Yes. That's very helpful.
Yes. Currently, it seems to be moderating, especially in Q3.
And what we mean by moderating, means down less.
Yes.
Operator
And our final question of the day comes from Adrienne Yih.
Great. And it's great to see the acceleration in all divisions actually. So Ernie…
Thank you.
You're welcome. Obviously, my question is, talking about inventory. So I actually want to ask not so much about the composition of it, but the buying strategy, off-price buys a little bit upfront. We've got great visibility on the open-to-buy forward-looking, and then you do a lot of buying sort of intra-season. And so just can you contextualize sort of how that is so different from last year and the advantageous position that is putting you in as you headed to holiday?

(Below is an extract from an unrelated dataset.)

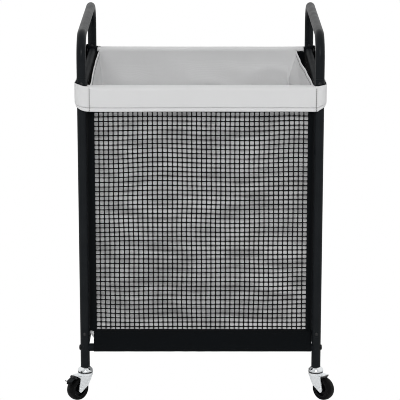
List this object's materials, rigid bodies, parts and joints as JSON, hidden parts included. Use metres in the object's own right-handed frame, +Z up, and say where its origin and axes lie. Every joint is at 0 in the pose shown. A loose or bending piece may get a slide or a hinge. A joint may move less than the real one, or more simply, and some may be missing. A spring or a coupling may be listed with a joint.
{
  "type": "laundry sorter on wheels",
  "caption": "Tall square laundry sorter: a tube frame with a push handle each side, a mesh bag with a turned-down grey cuff, and swivel casters with foot brakes.",
  "frame": {"origin": "on the floor, below the middle of the four legs; the bottom centre of the box lies 1.6 mm from it towards -X, because the front left brake pedal sticks out there", "axes": "+Z up, -Y the front with the bag's front panel, +X to the right seen from the front; one push handle on each X side"},
  "size_m": [0.5579, 0.5212, 0.77],
  "materials": {
    "frame_tube": "semi-gloss black powder coat",
    "bolt_steel": "black oxide",
    "ball_steel": "polished",
    "black_plastic": "matt moulded",
    "hub_plastic": "smooth moulded",
    "tyre_rubber": "matt rubber",
    "zinc": "bright zinc plate",
    "grey_cloth": "light grey lining cloth",
    "cuff_cloth": "light grey woven cloth",
    "black_cloth": "black woven cloth",
    "black_mesh": "coated open square mesh",
    "base_board": "cloth-covered stiff board"
  },
  "bodies": {
    "frame": {"left_handle_hoop": "frame_tube", "right_handle_hoop": "frame_tube", "front_left_post": "frame_tube", "front_right_post": "frame_tube", "rear_left_post": "frame_tube", "rear_right_post": "frame_tube", "front_left_leg": "frame_tube", "front_right_leg": "frame_tube", "rear_left_leg": "frame_tube", "rear_right_leg": "frame_tube", "left_top_rail": "frame_tube", "right_top_rail": "frame_tube", "front_top_rail": "frame_tube", "rear_top_rail": "frame_tube", "left_bottom_rail": "frame_tube", "right_bottom_rail": "frame_tube", "front_bottom_rail": "frame_tube", "rear_bottom_rail": "frame_tube", "base_support_bars": "frame_tube", "rail_bolts": "bolt_steel", "tube_joint_screws": "bolt_steel", "caster_sockets": "black_plastic", "bag_liner": "grey_cloth", "base_board": "base_board", "front_mesh_panel": "black_mesh", "rear_mesh_panel": "black_mesh", "left_mesh_panel": "black_mesh", "right_mesh_panel": "black_mesh", "corner_bindings": "black_cloth", "front_cuff": "cuff_cloth", "rear_cuff": "cuff_cloth", "left_cuff": "cuff_cloth", "right_cuff": "cuff_cloth", "front_rail_sleeve": "black_cloth", "rear_rail_sleeve": "black_cloth", "side_bottom_bands": "black_cloth", "caster_stems": "zinc", "swivel_balls": "ball_steel"},
    "front_left_swivel": {"front_left_fork": "zinc", "front_left_axle": "zinc", "front_left_pedal_pin": "ball_steel"},
    "front_left_wheel": {"front_left_wheel_hub": "hub_plastic", "front_left_tyre": "tyre_rubber"},
    "front_left_brake": {"front_left_brake_pedal": "frame_tube", "front_left_brake_pad": "tyre_rubber"},
    "front_right_swivel": {"front_right_fork": "zinc", "front_right_axle": "zinc"},
    "front_right_wheel": {"front_right_wheel_hub": "hub_plastic", "front_right_tyre": "tyre_rubber"},
    "rear_left_swivel": {"rear_left_fork": "zinc", "rear_left_axle": "zinc"},
    "rear_left_wheel": {"rear_left_wheel_hub": "hub_plastic", "rear_left_tyre": "tyre_rubber"},
    "rear_right_swivel": {"rear_right_fork": "zinc", "rear_right_axle": "zinc", "rear_right_pedal_pin": "ball_steel"},
    "rear_right_wheel": {"rear_right_wheel_hub": "hub_plastic", "rear_right_tyre": "tyre_rubber"},
    "rear_right_brake": {"rear_right_brake_pedal": "frame_tube", "rear_right_brake_pad": "tyre_rubber"}
  },
  "joints": [
    {"name": "front_left_swivel_turn", "type": "hinge", "parent": "frame", "child": "front_left_swivel", "pos_m": [-0.24, -0.22, 0.052], "axis": [0, 0, 1], "continuous": true},
    {"name": "front_left_wheel_spin", "type": "hinge", "parent": "front_left_swivel", "child": "front_left_wheel", "pos_m": [-0.25556, -0.23556, 0.024], "axis": [0.7071, -0.7071, 0], "continuous": true},
    {"name": "front_left_brake_press", "type": "hinge", "parent": "front_left_swivel", "child": "front_left_brake", "pos_m": [-0.26333, -0.24333, 0.051], "axis": [0.7071, -0.7071, 0], "range_deg": [0, 6]},
    {"name": "front_right_swivel_turn", "type": "hinge", "parent": "frame", "child": "front_right_swivel", "pos_m": [0.24, -0.22, 0.052], "axis": [0, 0, 1], "continuous": true},
    {"name": "front_right_wheel_spin", "type": "hinge", "parent": "front_right_swivel", "child": "front_right_wheel", "pos_m": [0.25556, -0.23556, 0.024], "axis": [0.7071, 0.7071, 0], "continuous": true},
    {"name": "rear_left_swivel_turn", "type": "hinge", "parent": "frame", "child": "rear_left_swivel", "pos_m": [-0.24, 0.22, 0.052], "axis": [0, 0, 1], "continuous": true},
    {"name": "rear_left_wheel_spin", "type": "hinge", "parent": "rear_left_swivel", "child": "rear_left_wheel", "pos_m": [-0.25556, 0.23556, 0.024], "axis": [-0.7071, -0.7071, 0], "continuous": true},
    {"name": "rear_right_swivel_turn", "type": "hinge", "parent": "frame", "child": "rear_right_swivel", "pos_m": [0.24, 0.22, 0.052], "axis": [0, 0, 1], "continuous": true},
    {"name": "rear_right_wheel_spin", "type": "hinge", "parent": "rear_right_swivel", "child": "rear_right_wheel", "pos_m": [0.22444, 0.23556, 0.024], "axis": [-0.7071, -0.7071, 0], "continuous": true},
    {"name": "rear_right_brake_press", "type": "hinge", "parent": "rear_right_swivel", "child": "rear_right_brake", "pos_m": [0.21666, 0.24333, 0.051], "axis": [-0.7071, -0.7071, 0], "range_deg": [0, 6]}
  ]
}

Sure, Adrienne. I appreciate how you framed the question. While we won't break down the percentages of our buying methods, we do utilize various approaches. Currently, we are focused on pacing our in-season closeout purchases due to the market being saturated. Moving forward, we are considering reducing our early or upfront buys, as indicators suggest that there will be a continued increase in supply of in-season closeouts over the next six to twelve months. The packaways have become a smaller part of our business, primarily because we don't store items that don't meet our fashion standards. The current trends suggest we may make slight adjustments to our buying strategy, but we don't make drastic changes in our open to buy or in how we balance our upfront versus closeout purchases. Closeouts and opportunistic buys are the core of our business, and we expect that segment to grow over the next six to twelve months. I hope that addresses your question.
Operator
That was our final question of the day.
Okay. Thank you. I would like to thank everybody for joining us today. We look forward to updating you all again on our third quarter earnings call in November. Take care, everybody.
Operator
Ladies and gentlemen, that concludes your conference call for today. You may all disconnect. Thank you for participating.